Self-repairing superhydrophobic microfiber leather leveraging light-triggered release of actives

Abstract

Microfiber-composed functional synthetic leather is of particular interest because it owns the advantages of good fluffiness, softness, excellent hygroscopicity, the random three-dimensional bundle structure similar to that of natural leather, which grants excellent moisture permeability, air permeability, chemical resistance, waterproof and mildew resistance, and various functions. Typically, the microfiber of functional synthetic leather is obtained through splitting the original sea-island fiber by solvent-induced dissolution and etching of its sea phase, which inevitably leads to the decline of the wettability of the treated leather.
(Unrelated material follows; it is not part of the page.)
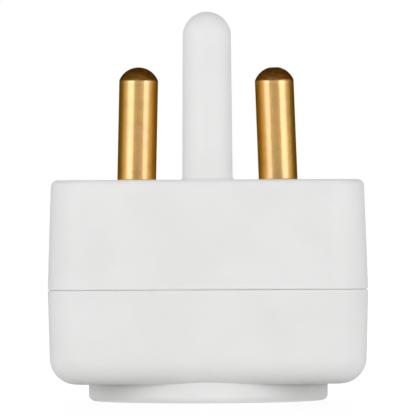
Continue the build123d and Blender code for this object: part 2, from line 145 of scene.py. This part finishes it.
class Shader:
    """The node tree of one material or world, with short ways to add its nodes."""

    def __init__(self, tree):
        self.tree = tree
        self.tree.nodes.clear()

    def node(self, kind, settings=None, sockets=None):
        """Adds a node, makes its settings first, then feeds each input named or numbered in sockets."""
        made = self.tree.nodes.new(kind)
        for name, setting in (settings or {}).items():
            setattr(made, name, setting)
        for name, value in (sockets or {}).items():
            self.feed(made.inputs[name], value)
        return made

    def feed(self, socket, value):
        """Links an input where the value is a socket, and sets it otherwise. A colour gets an alpha of 1."""
        if isinstance(value, Value):
            value = value.socket
        if isinstance(value, bpy.types.NodeSocket):
            self.tree.links.new(value, socket)
        elif socket.type == "RGBA":
            socket.default_value = (*value, 1.0)
        else:
            socket.default_value = value

    def math(self, operation, *values, clamp=False):
        """The result of one operation on the values, in their order."""
        settings = {"operation": operation, "use_clamp": clamp}
        made = self.node("ShaderNodeMath", settings, dict(enumerate(values)))
        return Value(self, made.outputs[0])

    def ramp(self, value, start, end, low=0.0, high=1.0):
        """A smooth change from low, where the value is at start, to high, where it is at end."""
        sockets = {"Value": value, "From Min": start, "From Max": end, "To Min": low, "To Max": high}
        made = self.node("ShaderNodeMapRange", {"interpolation_type": "SMOOTHSTEP"}, sockets)
        return Value(self, made.outputs["Result"])

    def mix(self, factor, first, second):
        """A colour that is the first where the factor is 0, and the second where it is 1."""
        sockets = {MIX_FACTOR: factor, MIX_FIRST: first, MIX_SECOND: second}
        return self.node("ShaderNodeMix", {"data_type": "RGBA"}, sockets).outputs[MIX_RESULT]

    def noise(self, vector, scale, detail=3.0, roughness=0.5):
        """Layered noise from 0 to 1 at a place. More detail adds finer layers."""
        sockets = {"Vector": vector, "Scale": scale, "Detail": detail, "Roughness": roughness}
        return Value(self, self.node("ShaderNodeTexNoise", {}, sockets).outputs["Fac"])

    def object_place(self):
        """Object coordinates, in metres."""
        return self.node("ShaderNodeTexCoord").outputs["Object"]

    def part_of(self, vector, axis):
        """One of a vector's three numbers."""
        return Value(self, self.node("ShaderNodeSeparateXYZ", {}, {"Vector": vector}).outputs[axis])

    def length_of(self, vector):
        """The root of the sum of a vector's squared numbers."""
        made = self.node("ShaderNodeVectorMath", {"operation": "LENGTH"}, {"Vector": vector})
        return Value(self, made.outputs["Value"])

    def stretch(self, vector, scale, turn=(0, 0, 0)):
        """The place made finer or coarser along each axis, and turned about the origin."""
        sockets = {"Vector": vector, "Rotation": turn, "Scale": scale}
        return self.node("ShaderNodeMapping", {}, sockets).outputs["Vector"]

    def bump(self, height, strength, distance, normal=None):
        """A normal bent by a height that stands for distance at 1, on top of another one if it is given."""
        sockets = {"Height": height, "Strength": strength, "Distance": distance}
        if normal is not None:
            sockets["Normal"] = normal
        return self.node("ShaderNodeBump", {}, sockets).outputs["Normal"]

    def rays(self):
        """Three masks of the ray that sees the surface: from the camera, mirrored, and through glass."""
        path = self.node("ShaderNodeLightPath")
        kinds = ("Is Camera Ray", "Is Glossy Ray", "Is Transmission Ray")
        return [Value(self, path.outputs[kind]) for kind in kinds]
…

Herein, light-triggered functional microcapsules for self-healing wettability of split microfibers have been judiciously designed and developed. These functional microcapsules loaded with fluoroalkyl silane, which are used to coat onto the original sea-island fiber, allow for photocontrol of releasing the superhydrophobic chemical to the coated fibers. Despite the superhydrophobicity of the split fiber would be weakened by the splitting operation, the light-triggered release of fluoroalkyl silane can effectively amend its superhydrophobic properties. The microfiber leather self-repaired by the functional microcapsules exhibits good superhydrophobic performance, excellent self-cleaning ability to dust and RhB solution, high friction resistance (up to 200 rubs), and good UV light self-repairing cycle performance. This study provides a versatile solution for efficiently self-repairing microfiber leathers after the splitting process.